_Stored entries:_
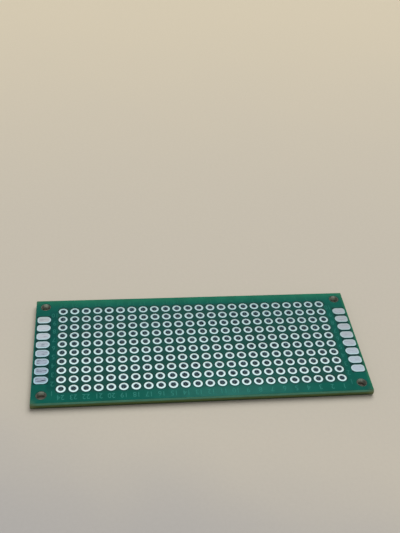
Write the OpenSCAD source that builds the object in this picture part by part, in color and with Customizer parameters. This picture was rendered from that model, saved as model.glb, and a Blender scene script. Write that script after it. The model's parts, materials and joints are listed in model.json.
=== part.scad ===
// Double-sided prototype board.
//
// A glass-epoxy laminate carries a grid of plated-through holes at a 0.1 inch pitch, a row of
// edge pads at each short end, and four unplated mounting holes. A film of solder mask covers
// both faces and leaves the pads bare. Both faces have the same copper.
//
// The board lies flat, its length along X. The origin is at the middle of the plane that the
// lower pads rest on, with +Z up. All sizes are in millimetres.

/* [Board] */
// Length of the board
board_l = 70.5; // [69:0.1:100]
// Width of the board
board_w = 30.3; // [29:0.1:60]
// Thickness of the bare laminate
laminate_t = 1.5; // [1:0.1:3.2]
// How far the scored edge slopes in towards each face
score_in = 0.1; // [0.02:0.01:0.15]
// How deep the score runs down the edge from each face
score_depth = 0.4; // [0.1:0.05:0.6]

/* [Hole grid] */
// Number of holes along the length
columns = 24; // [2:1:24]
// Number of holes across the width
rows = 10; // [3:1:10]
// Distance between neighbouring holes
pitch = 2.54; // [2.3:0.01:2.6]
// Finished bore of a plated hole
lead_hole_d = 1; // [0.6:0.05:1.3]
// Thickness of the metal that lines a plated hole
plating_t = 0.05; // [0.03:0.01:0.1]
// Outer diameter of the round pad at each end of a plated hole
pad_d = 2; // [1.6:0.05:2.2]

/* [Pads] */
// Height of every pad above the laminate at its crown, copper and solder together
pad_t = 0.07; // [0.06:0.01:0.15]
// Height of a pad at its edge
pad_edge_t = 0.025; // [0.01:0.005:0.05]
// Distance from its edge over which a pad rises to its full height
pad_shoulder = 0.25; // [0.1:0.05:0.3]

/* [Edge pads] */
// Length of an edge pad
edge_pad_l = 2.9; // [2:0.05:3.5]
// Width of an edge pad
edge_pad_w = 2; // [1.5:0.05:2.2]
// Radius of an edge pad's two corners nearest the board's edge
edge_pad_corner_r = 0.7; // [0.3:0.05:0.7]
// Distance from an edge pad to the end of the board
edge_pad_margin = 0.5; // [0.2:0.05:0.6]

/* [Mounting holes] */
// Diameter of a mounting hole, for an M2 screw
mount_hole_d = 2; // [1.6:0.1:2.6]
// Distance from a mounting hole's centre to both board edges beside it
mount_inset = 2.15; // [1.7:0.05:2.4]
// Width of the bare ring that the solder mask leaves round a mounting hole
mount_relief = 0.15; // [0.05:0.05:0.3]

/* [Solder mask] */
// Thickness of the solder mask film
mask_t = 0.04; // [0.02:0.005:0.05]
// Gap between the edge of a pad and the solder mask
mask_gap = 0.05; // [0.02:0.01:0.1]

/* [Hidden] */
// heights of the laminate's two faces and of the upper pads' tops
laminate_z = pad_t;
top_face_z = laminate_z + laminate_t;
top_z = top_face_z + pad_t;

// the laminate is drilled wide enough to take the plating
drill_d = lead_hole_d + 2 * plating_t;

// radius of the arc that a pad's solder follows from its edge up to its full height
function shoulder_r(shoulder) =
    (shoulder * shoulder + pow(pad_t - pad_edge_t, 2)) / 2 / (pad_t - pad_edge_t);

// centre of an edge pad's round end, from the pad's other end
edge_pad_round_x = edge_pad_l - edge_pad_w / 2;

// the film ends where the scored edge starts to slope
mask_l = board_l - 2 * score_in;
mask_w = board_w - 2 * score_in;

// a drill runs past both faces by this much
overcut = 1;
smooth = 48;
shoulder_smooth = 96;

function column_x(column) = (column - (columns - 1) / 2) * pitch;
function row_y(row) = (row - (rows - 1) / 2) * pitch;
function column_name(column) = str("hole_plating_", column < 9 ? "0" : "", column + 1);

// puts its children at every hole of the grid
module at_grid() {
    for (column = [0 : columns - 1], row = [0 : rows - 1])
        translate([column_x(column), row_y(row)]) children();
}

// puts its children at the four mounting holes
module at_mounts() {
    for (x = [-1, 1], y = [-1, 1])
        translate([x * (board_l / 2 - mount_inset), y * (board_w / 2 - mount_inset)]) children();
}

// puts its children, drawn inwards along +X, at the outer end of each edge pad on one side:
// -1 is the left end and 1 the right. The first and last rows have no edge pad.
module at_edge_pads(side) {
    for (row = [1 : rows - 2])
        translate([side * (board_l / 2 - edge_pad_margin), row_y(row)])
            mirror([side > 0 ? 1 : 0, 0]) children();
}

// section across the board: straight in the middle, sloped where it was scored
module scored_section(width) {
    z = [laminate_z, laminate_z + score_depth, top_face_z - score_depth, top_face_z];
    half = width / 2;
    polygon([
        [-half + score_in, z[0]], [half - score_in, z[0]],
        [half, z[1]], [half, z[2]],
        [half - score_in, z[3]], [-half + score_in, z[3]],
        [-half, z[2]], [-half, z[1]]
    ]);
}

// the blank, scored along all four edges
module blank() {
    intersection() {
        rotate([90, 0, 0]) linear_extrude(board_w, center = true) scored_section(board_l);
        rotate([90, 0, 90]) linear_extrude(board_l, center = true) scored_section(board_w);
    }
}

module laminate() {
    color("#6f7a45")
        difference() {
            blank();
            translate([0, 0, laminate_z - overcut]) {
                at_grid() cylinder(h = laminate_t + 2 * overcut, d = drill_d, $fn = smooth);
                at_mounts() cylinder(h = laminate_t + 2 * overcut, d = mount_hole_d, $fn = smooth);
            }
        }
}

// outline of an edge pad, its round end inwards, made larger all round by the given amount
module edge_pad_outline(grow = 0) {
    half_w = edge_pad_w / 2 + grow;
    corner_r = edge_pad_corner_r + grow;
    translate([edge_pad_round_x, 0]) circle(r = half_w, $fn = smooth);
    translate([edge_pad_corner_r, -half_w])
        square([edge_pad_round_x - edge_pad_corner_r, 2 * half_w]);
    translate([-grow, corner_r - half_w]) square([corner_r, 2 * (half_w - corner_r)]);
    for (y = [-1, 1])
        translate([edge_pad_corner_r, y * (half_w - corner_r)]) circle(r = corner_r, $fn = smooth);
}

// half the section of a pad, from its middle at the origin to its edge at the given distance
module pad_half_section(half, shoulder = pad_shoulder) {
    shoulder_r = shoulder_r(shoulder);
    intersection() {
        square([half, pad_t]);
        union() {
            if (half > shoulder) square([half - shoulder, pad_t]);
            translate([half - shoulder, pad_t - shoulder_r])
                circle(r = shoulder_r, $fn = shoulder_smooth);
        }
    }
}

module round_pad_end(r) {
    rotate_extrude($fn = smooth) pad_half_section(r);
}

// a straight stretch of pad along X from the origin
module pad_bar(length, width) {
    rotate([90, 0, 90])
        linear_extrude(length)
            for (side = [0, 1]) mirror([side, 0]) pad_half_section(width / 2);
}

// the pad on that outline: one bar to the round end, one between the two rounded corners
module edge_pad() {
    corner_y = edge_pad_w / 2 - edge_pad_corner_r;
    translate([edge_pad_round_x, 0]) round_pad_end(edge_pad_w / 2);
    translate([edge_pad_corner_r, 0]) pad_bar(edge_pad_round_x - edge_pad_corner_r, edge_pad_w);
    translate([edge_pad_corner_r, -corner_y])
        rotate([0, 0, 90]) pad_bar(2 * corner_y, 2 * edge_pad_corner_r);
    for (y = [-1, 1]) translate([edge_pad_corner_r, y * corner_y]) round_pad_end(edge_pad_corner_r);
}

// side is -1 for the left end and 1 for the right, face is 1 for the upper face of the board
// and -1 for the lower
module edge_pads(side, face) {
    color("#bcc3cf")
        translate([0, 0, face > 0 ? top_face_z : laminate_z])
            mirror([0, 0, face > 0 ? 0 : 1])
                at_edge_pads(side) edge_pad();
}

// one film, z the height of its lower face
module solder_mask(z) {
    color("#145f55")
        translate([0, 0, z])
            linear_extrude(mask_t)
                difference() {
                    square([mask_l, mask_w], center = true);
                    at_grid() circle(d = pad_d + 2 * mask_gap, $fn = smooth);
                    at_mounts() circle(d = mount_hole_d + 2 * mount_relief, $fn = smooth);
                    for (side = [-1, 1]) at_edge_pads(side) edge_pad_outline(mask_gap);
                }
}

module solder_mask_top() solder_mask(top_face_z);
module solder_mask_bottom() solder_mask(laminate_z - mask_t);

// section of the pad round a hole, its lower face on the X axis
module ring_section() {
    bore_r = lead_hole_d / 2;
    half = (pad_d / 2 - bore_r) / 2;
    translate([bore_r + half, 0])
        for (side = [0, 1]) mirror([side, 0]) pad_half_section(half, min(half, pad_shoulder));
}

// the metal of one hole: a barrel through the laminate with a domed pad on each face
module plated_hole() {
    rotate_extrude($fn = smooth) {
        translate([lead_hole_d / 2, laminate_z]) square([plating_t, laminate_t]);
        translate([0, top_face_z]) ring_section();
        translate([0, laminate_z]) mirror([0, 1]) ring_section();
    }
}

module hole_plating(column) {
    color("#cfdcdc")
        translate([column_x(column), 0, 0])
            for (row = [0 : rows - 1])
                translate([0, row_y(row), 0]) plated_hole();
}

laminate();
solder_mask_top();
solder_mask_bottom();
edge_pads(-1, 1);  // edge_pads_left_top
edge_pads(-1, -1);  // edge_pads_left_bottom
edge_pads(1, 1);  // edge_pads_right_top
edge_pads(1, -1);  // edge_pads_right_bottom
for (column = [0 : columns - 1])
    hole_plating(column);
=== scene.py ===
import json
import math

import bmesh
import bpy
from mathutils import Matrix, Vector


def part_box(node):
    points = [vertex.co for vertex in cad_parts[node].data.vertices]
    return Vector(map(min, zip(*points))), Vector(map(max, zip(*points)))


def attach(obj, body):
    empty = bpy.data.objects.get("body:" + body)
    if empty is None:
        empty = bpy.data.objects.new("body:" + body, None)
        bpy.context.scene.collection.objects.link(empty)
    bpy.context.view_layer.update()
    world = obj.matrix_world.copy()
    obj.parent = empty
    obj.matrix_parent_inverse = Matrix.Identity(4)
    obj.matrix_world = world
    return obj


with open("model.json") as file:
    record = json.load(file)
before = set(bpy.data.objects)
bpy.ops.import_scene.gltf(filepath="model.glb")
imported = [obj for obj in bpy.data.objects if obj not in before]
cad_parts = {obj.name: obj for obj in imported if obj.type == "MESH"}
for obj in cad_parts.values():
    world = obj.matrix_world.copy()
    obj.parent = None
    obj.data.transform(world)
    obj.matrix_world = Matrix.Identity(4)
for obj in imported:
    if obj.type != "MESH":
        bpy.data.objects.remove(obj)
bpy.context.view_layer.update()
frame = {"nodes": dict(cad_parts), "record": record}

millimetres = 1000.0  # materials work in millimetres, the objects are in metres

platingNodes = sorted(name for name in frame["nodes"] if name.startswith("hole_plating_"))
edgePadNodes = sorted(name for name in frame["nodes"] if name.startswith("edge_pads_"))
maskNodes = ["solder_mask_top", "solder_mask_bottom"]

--

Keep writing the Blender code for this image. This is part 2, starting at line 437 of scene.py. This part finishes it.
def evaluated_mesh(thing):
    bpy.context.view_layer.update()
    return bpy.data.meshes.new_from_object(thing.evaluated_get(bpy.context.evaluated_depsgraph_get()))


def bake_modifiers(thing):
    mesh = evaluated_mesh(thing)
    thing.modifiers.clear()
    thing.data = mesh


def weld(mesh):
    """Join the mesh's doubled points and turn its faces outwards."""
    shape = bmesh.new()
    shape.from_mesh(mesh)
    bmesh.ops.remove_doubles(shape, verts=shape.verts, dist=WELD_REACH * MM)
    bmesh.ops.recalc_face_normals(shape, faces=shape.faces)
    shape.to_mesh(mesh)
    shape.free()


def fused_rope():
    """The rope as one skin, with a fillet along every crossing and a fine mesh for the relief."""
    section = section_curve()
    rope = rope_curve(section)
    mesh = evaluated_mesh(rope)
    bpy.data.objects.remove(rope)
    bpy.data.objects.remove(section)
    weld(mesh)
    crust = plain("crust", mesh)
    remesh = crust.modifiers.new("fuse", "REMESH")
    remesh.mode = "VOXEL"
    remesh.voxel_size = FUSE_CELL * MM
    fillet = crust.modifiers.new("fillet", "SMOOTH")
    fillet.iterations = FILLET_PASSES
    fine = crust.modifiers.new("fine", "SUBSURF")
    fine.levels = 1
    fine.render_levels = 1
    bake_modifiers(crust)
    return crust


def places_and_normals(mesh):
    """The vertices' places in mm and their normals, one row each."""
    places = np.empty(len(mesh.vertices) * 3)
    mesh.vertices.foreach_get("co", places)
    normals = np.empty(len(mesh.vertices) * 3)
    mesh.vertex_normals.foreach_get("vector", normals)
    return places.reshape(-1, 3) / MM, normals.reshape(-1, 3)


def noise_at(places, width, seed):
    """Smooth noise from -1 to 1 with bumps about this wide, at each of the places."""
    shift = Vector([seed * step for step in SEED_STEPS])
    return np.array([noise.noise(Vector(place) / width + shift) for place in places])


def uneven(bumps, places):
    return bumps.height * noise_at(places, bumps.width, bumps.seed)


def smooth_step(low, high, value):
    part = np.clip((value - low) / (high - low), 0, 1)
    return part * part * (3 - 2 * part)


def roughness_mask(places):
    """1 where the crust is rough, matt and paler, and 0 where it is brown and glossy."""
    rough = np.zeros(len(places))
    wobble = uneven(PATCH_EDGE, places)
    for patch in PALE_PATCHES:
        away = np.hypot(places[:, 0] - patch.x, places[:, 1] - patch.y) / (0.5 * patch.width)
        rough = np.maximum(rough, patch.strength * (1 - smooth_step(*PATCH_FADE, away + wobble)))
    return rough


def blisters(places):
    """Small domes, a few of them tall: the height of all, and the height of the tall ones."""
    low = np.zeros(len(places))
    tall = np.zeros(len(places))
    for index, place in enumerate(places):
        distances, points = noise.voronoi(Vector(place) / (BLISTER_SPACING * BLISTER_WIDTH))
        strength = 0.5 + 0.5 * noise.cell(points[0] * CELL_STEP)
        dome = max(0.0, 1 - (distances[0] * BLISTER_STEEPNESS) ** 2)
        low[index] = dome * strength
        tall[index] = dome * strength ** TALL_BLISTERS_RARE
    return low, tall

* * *

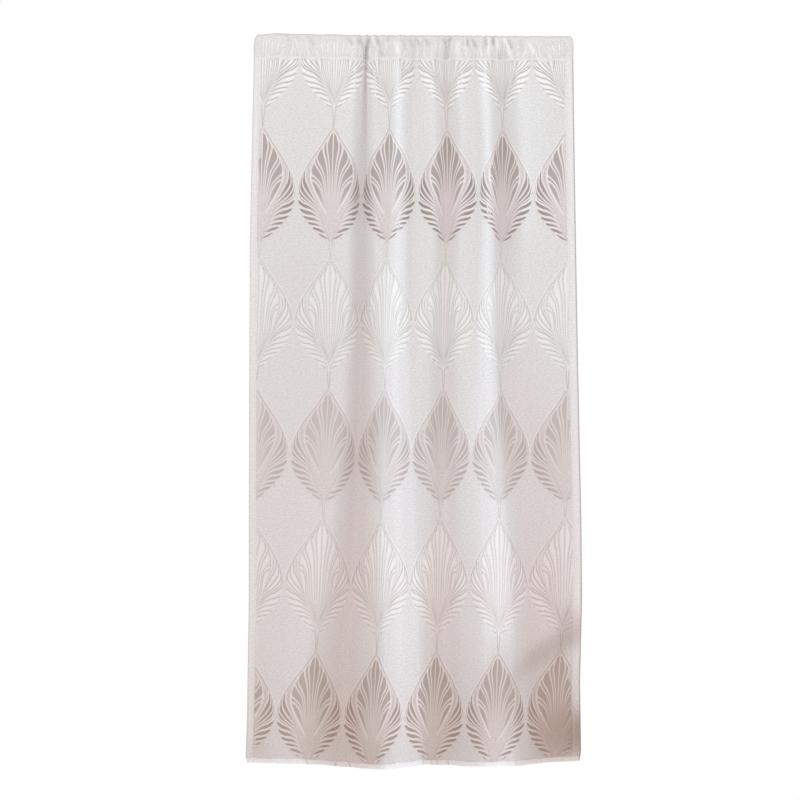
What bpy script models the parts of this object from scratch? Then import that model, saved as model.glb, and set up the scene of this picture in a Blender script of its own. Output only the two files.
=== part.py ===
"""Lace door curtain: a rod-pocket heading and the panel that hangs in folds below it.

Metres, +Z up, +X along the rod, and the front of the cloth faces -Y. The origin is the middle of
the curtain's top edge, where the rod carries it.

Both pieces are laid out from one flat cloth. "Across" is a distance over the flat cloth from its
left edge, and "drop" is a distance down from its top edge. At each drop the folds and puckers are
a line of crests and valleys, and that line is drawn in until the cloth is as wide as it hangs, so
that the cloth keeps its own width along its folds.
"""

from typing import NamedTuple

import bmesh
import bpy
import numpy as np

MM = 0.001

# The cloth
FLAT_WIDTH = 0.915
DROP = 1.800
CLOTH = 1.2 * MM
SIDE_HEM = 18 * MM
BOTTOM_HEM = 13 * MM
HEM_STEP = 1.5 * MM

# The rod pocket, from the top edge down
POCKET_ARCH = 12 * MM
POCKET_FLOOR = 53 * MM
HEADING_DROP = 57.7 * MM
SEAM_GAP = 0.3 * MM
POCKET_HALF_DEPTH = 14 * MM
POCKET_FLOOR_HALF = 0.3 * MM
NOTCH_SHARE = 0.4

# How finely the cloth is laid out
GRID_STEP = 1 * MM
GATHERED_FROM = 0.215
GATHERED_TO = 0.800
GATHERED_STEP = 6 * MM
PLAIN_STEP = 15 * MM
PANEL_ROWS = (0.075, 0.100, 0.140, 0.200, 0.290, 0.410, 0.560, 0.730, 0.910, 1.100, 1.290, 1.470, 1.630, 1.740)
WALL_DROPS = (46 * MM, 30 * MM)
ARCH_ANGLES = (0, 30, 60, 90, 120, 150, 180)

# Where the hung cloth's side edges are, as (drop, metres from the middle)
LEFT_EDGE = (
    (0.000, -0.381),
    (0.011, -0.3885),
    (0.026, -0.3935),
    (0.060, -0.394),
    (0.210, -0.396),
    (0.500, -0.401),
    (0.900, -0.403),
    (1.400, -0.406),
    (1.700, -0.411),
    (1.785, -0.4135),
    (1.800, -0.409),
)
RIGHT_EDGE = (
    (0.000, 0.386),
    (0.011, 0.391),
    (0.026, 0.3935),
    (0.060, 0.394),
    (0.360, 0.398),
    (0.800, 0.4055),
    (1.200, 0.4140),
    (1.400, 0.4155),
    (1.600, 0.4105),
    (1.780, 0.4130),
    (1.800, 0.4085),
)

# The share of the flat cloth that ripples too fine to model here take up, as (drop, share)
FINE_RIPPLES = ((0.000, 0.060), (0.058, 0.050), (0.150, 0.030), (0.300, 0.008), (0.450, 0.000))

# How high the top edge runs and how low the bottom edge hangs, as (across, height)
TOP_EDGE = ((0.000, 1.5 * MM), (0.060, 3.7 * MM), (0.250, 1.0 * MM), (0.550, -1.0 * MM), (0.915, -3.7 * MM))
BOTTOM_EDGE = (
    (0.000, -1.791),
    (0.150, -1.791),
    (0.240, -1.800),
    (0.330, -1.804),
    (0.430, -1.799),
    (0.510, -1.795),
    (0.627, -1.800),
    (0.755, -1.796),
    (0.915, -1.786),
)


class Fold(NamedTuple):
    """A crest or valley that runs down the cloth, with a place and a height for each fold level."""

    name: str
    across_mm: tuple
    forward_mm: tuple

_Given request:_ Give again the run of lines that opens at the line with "laminate();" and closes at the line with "zip(*points))), Vector(map(max, zip(*points)))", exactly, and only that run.

_Solution for this problem:_
laminate();
solder_mask_top();
solder_mask_bottom();
edge_pads(-1, 1);  // edge_pads_left_top
edge_pads(-1, -1);  // edge_pads_left_bottom
edge_pads(1, 1);  // edge_pads_right_top
edge_pads(1, -1);  // edge_pads_right_bottom
for (column = [0 : columns - 1])
    hole_plating(column);
=== scene.py ===
import json
import math

import bmesh
import bpy
from mathutils import Matrix, Vector


def part_box(node):
    points = [vertex.co for vertex in cad_parts[node].data.vertices]
    return Vector(map(min, zip(*points))), Vector(map(max, zip(*points)))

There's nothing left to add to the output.